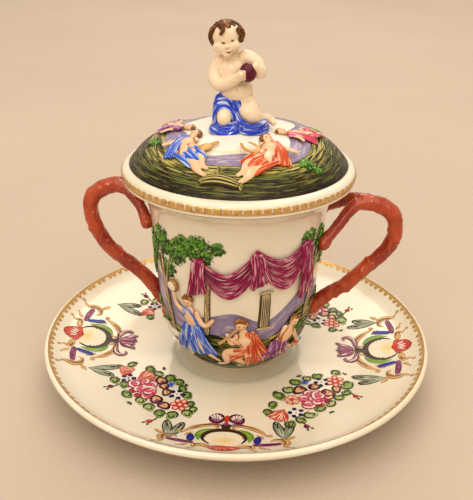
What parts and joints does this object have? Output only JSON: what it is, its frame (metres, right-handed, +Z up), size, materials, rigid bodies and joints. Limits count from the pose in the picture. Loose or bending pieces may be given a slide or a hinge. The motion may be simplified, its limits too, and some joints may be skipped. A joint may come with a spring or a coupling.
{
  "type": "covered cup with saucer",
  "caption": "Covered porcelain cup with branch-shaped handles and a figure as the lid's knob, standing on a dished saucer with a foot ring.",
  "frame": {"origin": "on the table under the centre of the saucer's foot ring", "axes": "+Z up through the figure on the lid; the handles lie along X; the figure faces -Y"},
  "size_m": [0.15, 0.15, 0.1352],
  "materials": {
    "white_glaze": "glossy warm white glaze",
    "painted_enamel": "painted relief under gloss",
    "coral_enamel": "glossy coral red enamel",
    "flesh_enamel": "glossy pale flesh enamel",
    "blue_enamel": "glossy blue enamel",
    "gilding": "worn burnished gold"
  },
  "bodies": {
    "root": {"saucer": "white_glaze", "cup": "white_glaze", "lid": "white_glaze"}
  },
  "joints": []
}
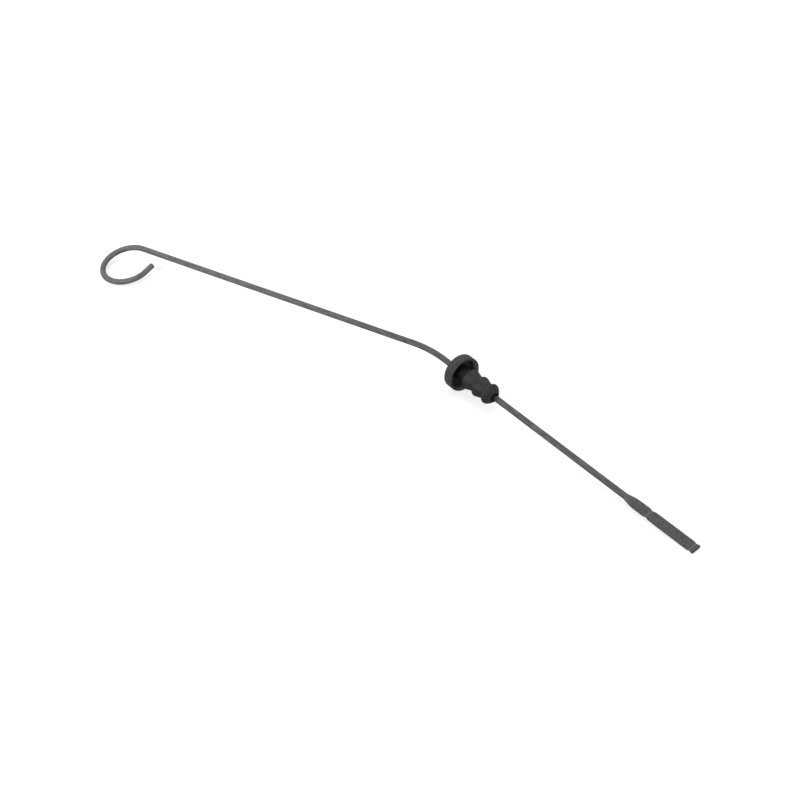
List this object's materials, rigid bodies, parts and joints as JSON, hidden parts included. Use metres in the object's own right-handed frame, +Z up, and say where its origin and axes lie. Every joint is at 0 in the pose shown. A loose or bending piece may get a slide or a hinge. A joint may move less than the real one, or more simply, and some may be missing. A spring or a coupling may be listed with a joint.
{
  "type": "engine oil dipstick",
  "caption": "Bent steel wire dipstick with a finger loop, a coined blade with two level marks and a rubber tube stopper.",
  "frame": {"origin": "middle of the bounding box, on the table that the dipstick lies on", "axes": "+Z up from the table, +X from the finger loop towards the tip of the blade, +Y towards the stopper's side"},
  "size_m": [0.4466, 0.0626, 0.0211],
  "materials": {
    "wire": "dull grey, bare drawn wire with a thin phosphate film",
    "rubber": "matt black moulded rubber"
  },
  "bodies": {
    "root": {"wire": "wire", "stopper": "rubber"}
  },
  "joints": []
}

::::::::::

Give an exact copy of all the data shown above.

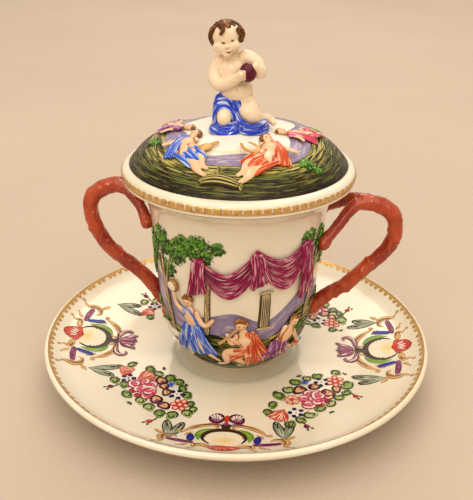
What parts and joints does this object have? Output only JSON: what it is, its frame (metres, right-handed, +Z up), size, materials, rigid bodies and joints. Limits count from the pose in the picture. Loose or bending pieces may be given a slide or a hinge. The motion may be simplified, its limits too, and some joints may be skipped. A joint may come with a spring or a coupling.
{
  "type": "covered cup with saucer",
  "caption": "Covered porcelain cup with branch-shaped handles and a figure as the lid's knob, standing on a dished saucer with a foot ring.",
  "frame": {"origin": "on the table under the centre of the saucer's foot ring", "axes": "+Z up through the figure on the lid; the handles lie along X; the figure faces -Y"},
  "size_m": [0.15, 0.15, 0.1352],
  "materials": {
    "white_glaze": "glossy warm white glaze",
    "painted_enamel": "painted relief under gloss",
    "coral_enamel": "glossy coral red enamel",
    "flesh_enamel": "glossy pale flesh enamel",
    "blue_enamel": "glossy blue enamel",
    "gilding": "worn burnished gold"
  },
  "bodies": {
    "root": {"saucer": "white_glaze", "cup": "white_glaze", "lid": "white_glaze"}
  },
  "joints": []
}
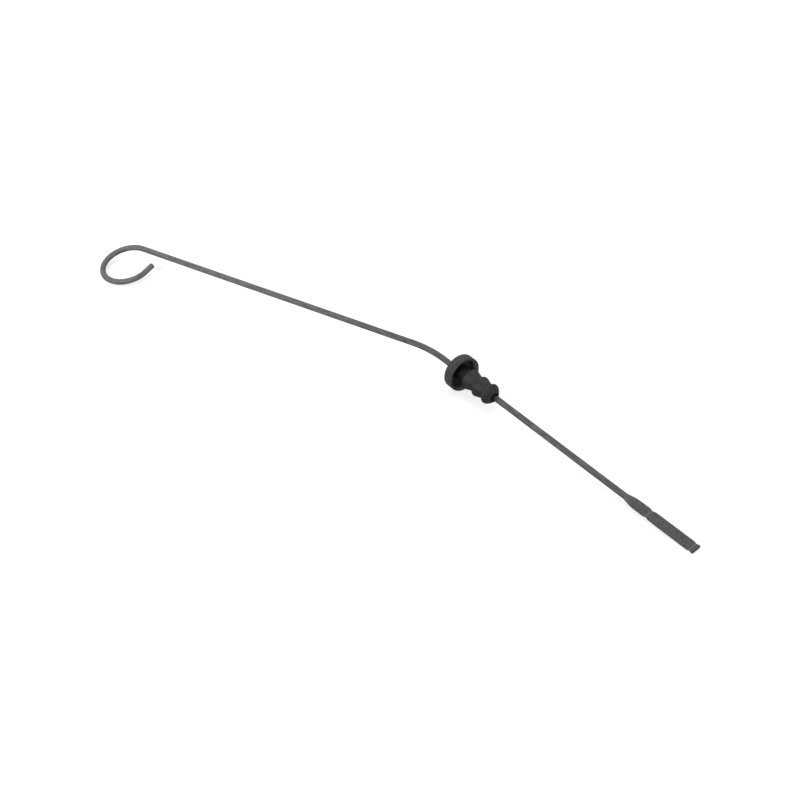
List this object's materials, rigid bodies, parts and joints as JSON, hidden parts included. Use metres in the object's own right-handed frame, +Z up, and say where its origin and axes lie. Every joint is at 0 in the pose shown. A loose or bending piece may get a slide or a hinge. A joint may move less than the real one, or more simply, and some may be missing. A spring or a coupling may be listed with a joint.
{
  "type": "engine oil dipstick",
  "caption": "Bent steel wire dipstick with a finger loop, a coined blade with two level marks and a rubber tube stopper.",
  "frame": {"origin": "middle of the bounding box, on the table that the dipstick lies on", "axes": "+Z up from the table, +X from the finger loop towards the tip of the blade, +Y towards the stopper's side"},
  "size_m": [0.4466, 0.0626, 0.0211],
  "materials": {
    "wire": "dull grey, bare drawn wire with a thin phosphate film",
    "rubber": "matt black moulded rubber"
  },
  "bodies": {
    "root": {"wire": "wire", "stopper": "rubber"}
  },
  "joints": []
}